SALT LAKE CITY — The volume of claims for jobless benefits in the Beehive State rose by nearly 6.3% last week, a new report shows.
The Utah Department of Workforce Services said Thursday the total number of new claims filed for unemployment benefits registered at 4,473 for the week of Sept. 13-19, with a total of $61.2 million in benefits paid out to individuals.
The report also showed 47,839 continued claims filed during that same period.
Speaking at a weekly news conference, Unemployment Insurance Division Director Kevin Burt acknowledged the uptick in weekly claims, but said that isn’t necessarily a cause for concern.
“It is one week of data. Previous to that we had seen four weeks of reduction. It is important to keep in mind that at the peak, it was over 33,000 people requesting the benefit. Now, it was 4,400 — still a stubbornly high number, but it’s been that way for a while,” he said.
“There’s certainly disruption, but then also keep in mind, unemployment has a seasonality to it. With the fall coming, we do expect the continued claims as well as the new claims to start to plateau or potentially increase as seasonal work results in temporary layoffs because of the winter season.”
He noted there are also signs of possible recovery in the data, offering some sense of potential optimism for job seekers.
“It is promising to see the number of continued claims for unemployment benefits decrease every week.
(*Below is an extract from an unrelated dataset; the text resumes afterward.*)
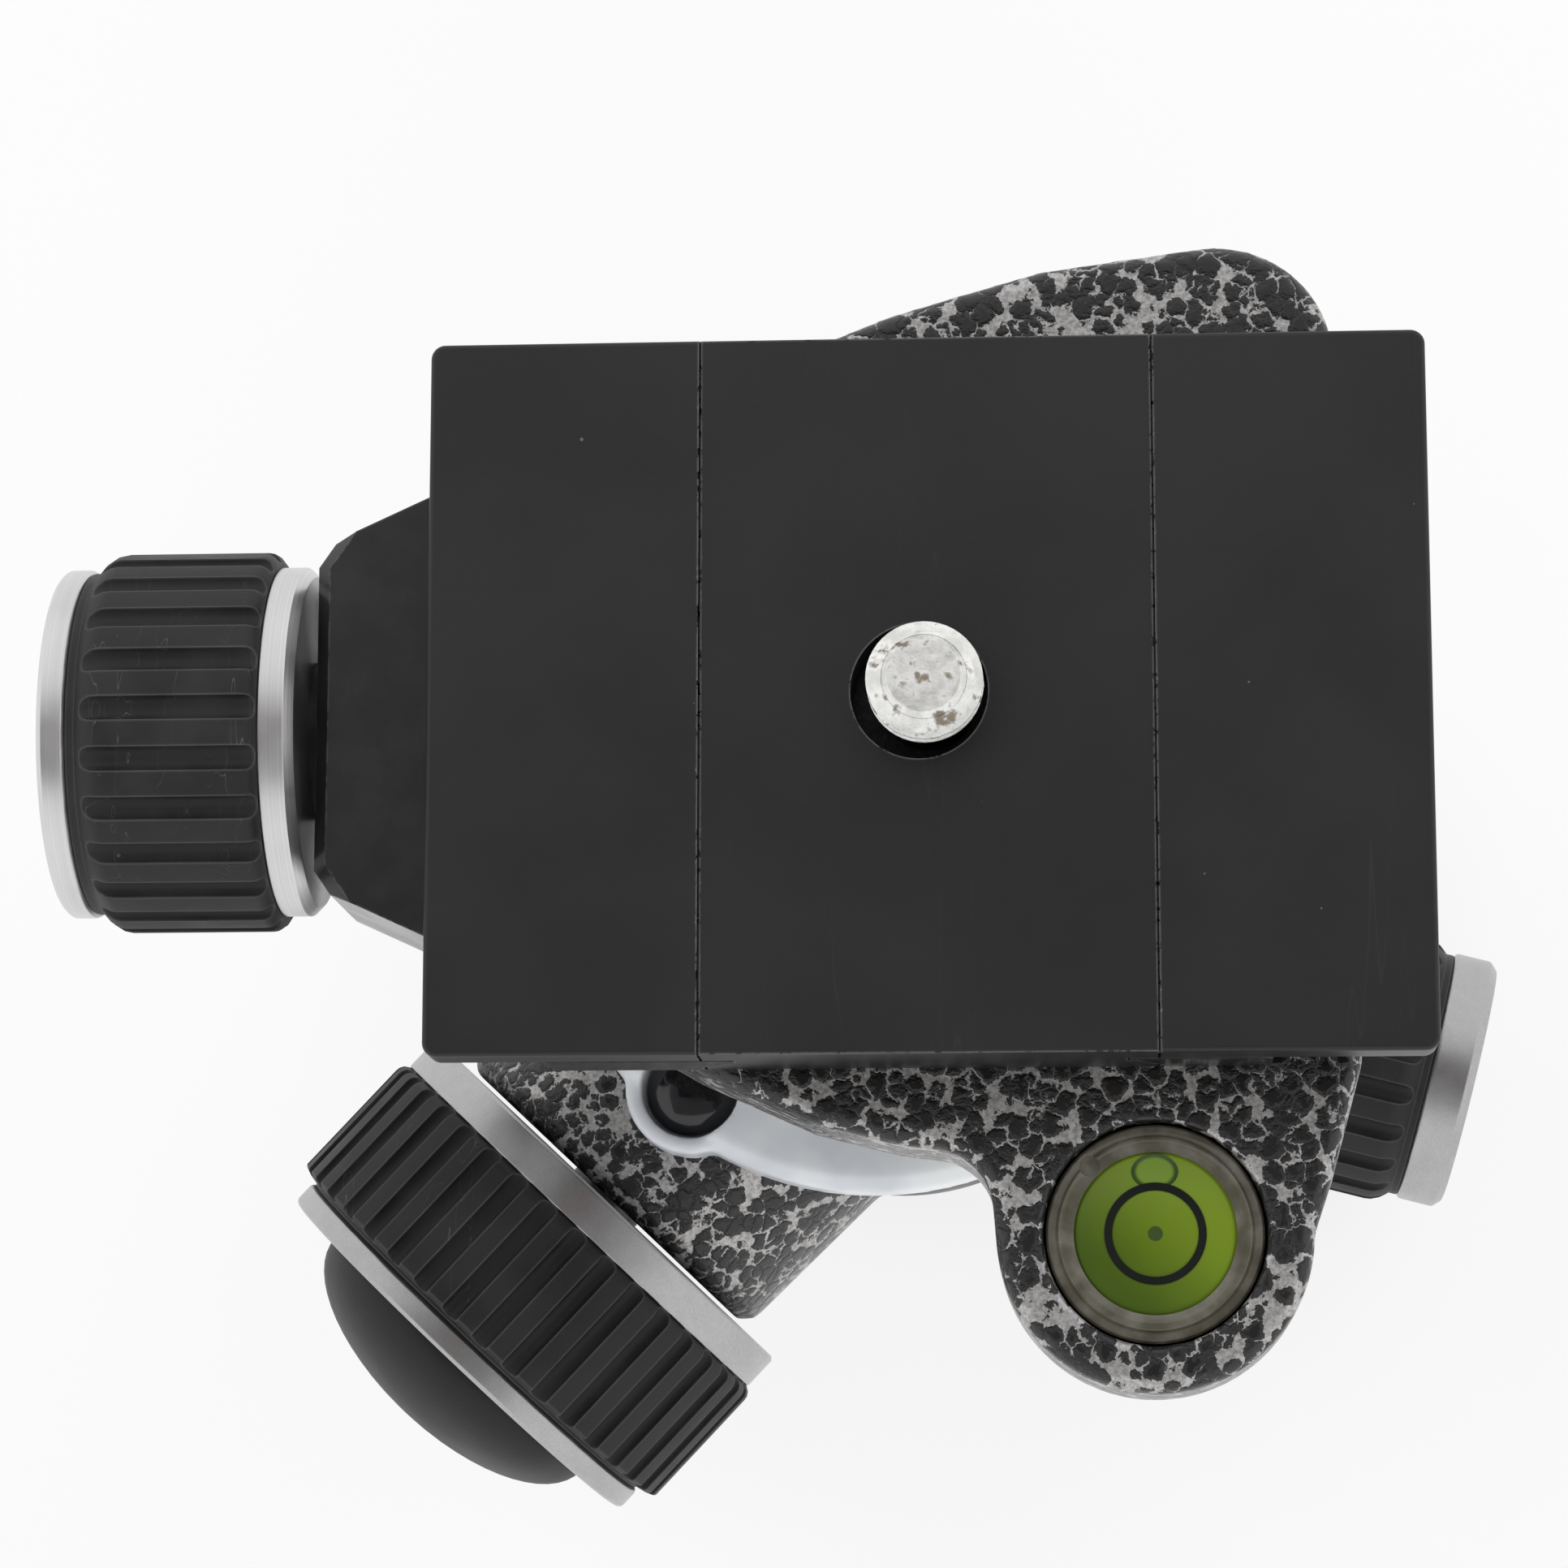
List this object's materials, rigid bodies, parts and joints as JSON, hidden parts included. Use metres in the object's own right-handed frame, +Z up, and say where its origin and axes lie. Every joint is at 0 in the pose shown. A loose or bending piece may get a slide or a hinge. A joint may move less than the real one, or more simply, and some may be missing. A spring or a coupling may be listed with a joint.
{
  "type": "tripod ball head",
  "caption": "Tripod ball head with a screw clamp, dovetail quick-release plate, round level, main lock knob and panning lock knob.",
  "frame": {"origin": "centre of the tripod socket, in the bottom face of the base", "axes": "+Z up along the panning axis to the camera plate, +X away from the clamp knob, +Y towards the drop notch at the back"},
  "size_m": [0.1285, 0.1041, 0.1281],
  "materials": {
    "speckled_paint": "hammered two-tone black and silver enamel",
    "collar_enamel": "satin light grey",
    "black_plate": "satin black with fine scratches",
    "black_jaw": "gloss black",
    "silver_ring": "satin turned",
    "black_rubber": "ribbed rubber",
    "black_cap": "fine matte",
    "zinc": "bright zinc plate",
    "black_steel": "black oxide",
    "bronze": "turned bronze",
    "ball_alloy": "hard anodised, polished",
    "stem_alloy": "satin anodised",
    "base_alloy": "black anodised",
    "nylon": "natural nylon",
    "vial_acrylic": "clear moulded acrylic",
    "vial_liquid": "green liquid",
    "vial_bubble": "air bubble"
  },
  "bodies": {
    "base": {"base_disc": "base_alloy", "tripod_bush": "zinc", "spindle": "stem_alloy", "spindle_screws": "zinc", "spindle_nut": "bronze", "sliding_washer": "nylon"},
    "housing": {"housing": "speckled_paint", "collar": "collar_enamel", "collar_lobe_screw": "black_steel", "collar_screws": "black_steel", "upper_seat": "nylon", "lower_seat": "nylon", "main_bush": "bronze", "pan_bush": "bronze"},
    "ball_shoe": {"ball_shoe": "nylon"},
    "main_knob": {"main_lock_screw": "zinc", "main_knob_core": "black_cap", "main_knob_grip": "black_rubber", "main_knob_outer_ring": "silver_ring", "main_knob_inner_ring": "silver_ring", "main_knob_dome": "black_cap"},
    "pan_shoe": {"pan_shoe": "bronze"},
    "pan_knob": {"pan_lock_screw": "zinc", "pan_knob_core": "black_cap", "pan_knob_grip": "black_rubber", "pan_knob_outer_ring": "silver_ring", "pan_knob_inner_ring": "silver_ring", "pan_knob_cap": "black_cap"},
    "ball_and_stem": {"ball": "ball_alloy", "stem": "stem_alloy", "stem_bolt": "black_steel", "stem_washer": "zinc"},
    "clamp": {"clamp_casting": "speckled_paint", "fixed_rail": "black_jaw", "rail_screws": "black_steel", "clamp_screw": "zinc", "guide_pins": "zinc", "level_vial": "vial_acrylic", "level_fluid": "vial_liquid", "level_bubble": "vial_bubble"},
    "moving_jaw": {"moving_jaw": "black_jaw"},
    "clamp_knob": {"clamp_knob_core": "black_cap", "clamp_knob_grip": "black_rubber", "clamp_knob_outer_ring": "silver_ring", "clamp_knob_inner_ring": "silver_ring", "clamp_knob_cap": "black_cap"},
    "plate": {"quick_release_plate": "black_plate", "plate_clip": "black_steel"},
    "camera_screw": {"camera_screw": "zinc"}
  },
  "joints": [
    {"name": "pan", "type": "hinge", "parent": "base", "child": "housing", "pos_m": [0, 0, 0.02], "axis": [0, 0, 1], "continuous": true},
    {"name": "main_lock_shoe", "type": "slide", "parent": "housing", "child": "ball_shoe", "axis": [-0.6858, -0.7278, 0], "range_m": [0, 0.000937]},
    {"name": "main_lock_turn", "type": "hinge", "parent": "ball_shoe", "child": "main_knob", "pos_m": [-0.02606, -0.02765, 0.047], "axis": [-0.6858, -0.7278, 0], "range_deg": [0, 270]},
    {"name": "pan_lock_shoe", "type": "slide", "parent": "housing", "child": "pan_shoe", "axis": [0.9681, -0.2504, 0], "range_m": [0, 0.000749]},
    {"name": "pan_lock_turn", "type": "hinge", "parent": "pan_shoe", "child": "pan_knob", "pos_m": [0.03873, -0.01001, 0.018], "axis": [0.9681, -0.2504, 0], "range_deg": [0, 270]},
    {"name": "ball_tilt", "type": "hinge", "parent": "housing", "child": "ball_and_stem", "pos_m": [0, 0, 0.06], "axis": [1, 0, 0], "range_deg": [-90, 30]},
    {"name": "stem_spin", "type": "hinge", "parent": "ball_and_stem", "child": "clamp", "pos_m": [0, 0, 0.10001], "axis": [0, 0, 1], "continuous": true},
    {"name": "jaw_slide", "type": "slide", "parent": "clamp", "child": "moving_jaw", "axis": [-1, 0, 0], "range_m": [0, 0.004]},
    {"name": "clamp_knob_turn", "type": "hinge", "parent": "moving_jaw", "child": "clamp_knob", "pos_m": [-0.05, 0.0053, 0.10451], "axis": [-1, 0, 0], "range_deg": [0, 1440]},
    {"name": "plate_slide", "type": "slide", "parent": "clamp", "child": "plate", "axis": [0, 1, 0], "range_m": [-0.015, 0.015]},
    {"name": "camera_screw_turn", "type": "hinge", "parent": "plate", "child": "camera_screw", "pos_m": [0.00675, 0.0057, 0.12206], "axis": [0, 0, 1], "continuous": true}
  ],
  "couplings": [
    {"joint": "main_lock_turn", "follows": "main_lock_shoe", "rad_per_m": 5026.5},
    {"joint": "pan_lock_turn", "follows": "pan_lock_shoe", "rad_per_m": 6283.2},
    {"joint": "clamp_knob_turn", "follows": "jaw_slide", "rad_per_m": 6283.2}
  ]
}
Unfortunately, it also appears that new claims have begun to plateau, showing ongoing disruptions to employment,” he said. “While employment disruptions have continued during this pandemic, Utah’s economy has shown itself to be resilient, as evidenced by the latest Utah unemployment rate of 4.1%.”
The Utah Department of Workforce Services Thursday conducted a virtual job fair where local employers from various industries were able to connect online with prospective candidates in search of a new job.
Nationally, the Associated Press reported Thursday the number of people seeking U.S. unemployment aid rose slightly last week to 870,000, a historically high figure that shows that the viral pandemic is still squeezing restaurants, airlines, hotels and many other businesses six months after it first erupted.
The figure coincides with evidence that some newly laid-off Americans are facing delays in receiving unemployment benefits as state agencies intensify efforts to combat fraudulent applications and clear their pipelines of a backlog of jobless claims.
California has said it will stop processing new applications for two weeks as it seeks to reduce backlogs and prevent fraud. Pennsylvania has found that up to 10,000 inmates are improperly receiving aid.
The Labor Department said Thursday that the number of people who are continuing to receive unemployment benefits declined to 12.6 million. The steady decline in that figure over the past several months reflects that some of the unemployed are being re-hired. However, it also indicates that others have exhausted their regular jobless aid, which last six months in most states.
In addition to those receiving aid on state programs, about 105,000 others were added last week to an extended jobless-benefits program that provides 13 additional weeks of aid. This program, established in the economic relief package Congress passed earlier this year, is now paying benefits to 1.6 million people.
Applications for jobless aid soared in the spring after the viral outbreak suddenly shut down businesses across the country, which cost tens of millions of jobs and triggered a deep recession. Since then, as states have slowly reopened their economies, about half the jobs that were initially lost have been recovered.
Yet job growth has been slowing, and unemployment remains elevated at 8.4%. In most sectors of the economy, employers appear reluctant to hire new workers in the face of deep uncertainty about the course of the virus. Most economists say it will be hard for the job market or the economy to sustain a recovery unless Congress enacts another rescue package for individuals, businesses and states. Ultimately, an effective vaccine will likely be needed for the economy to fully regain its health.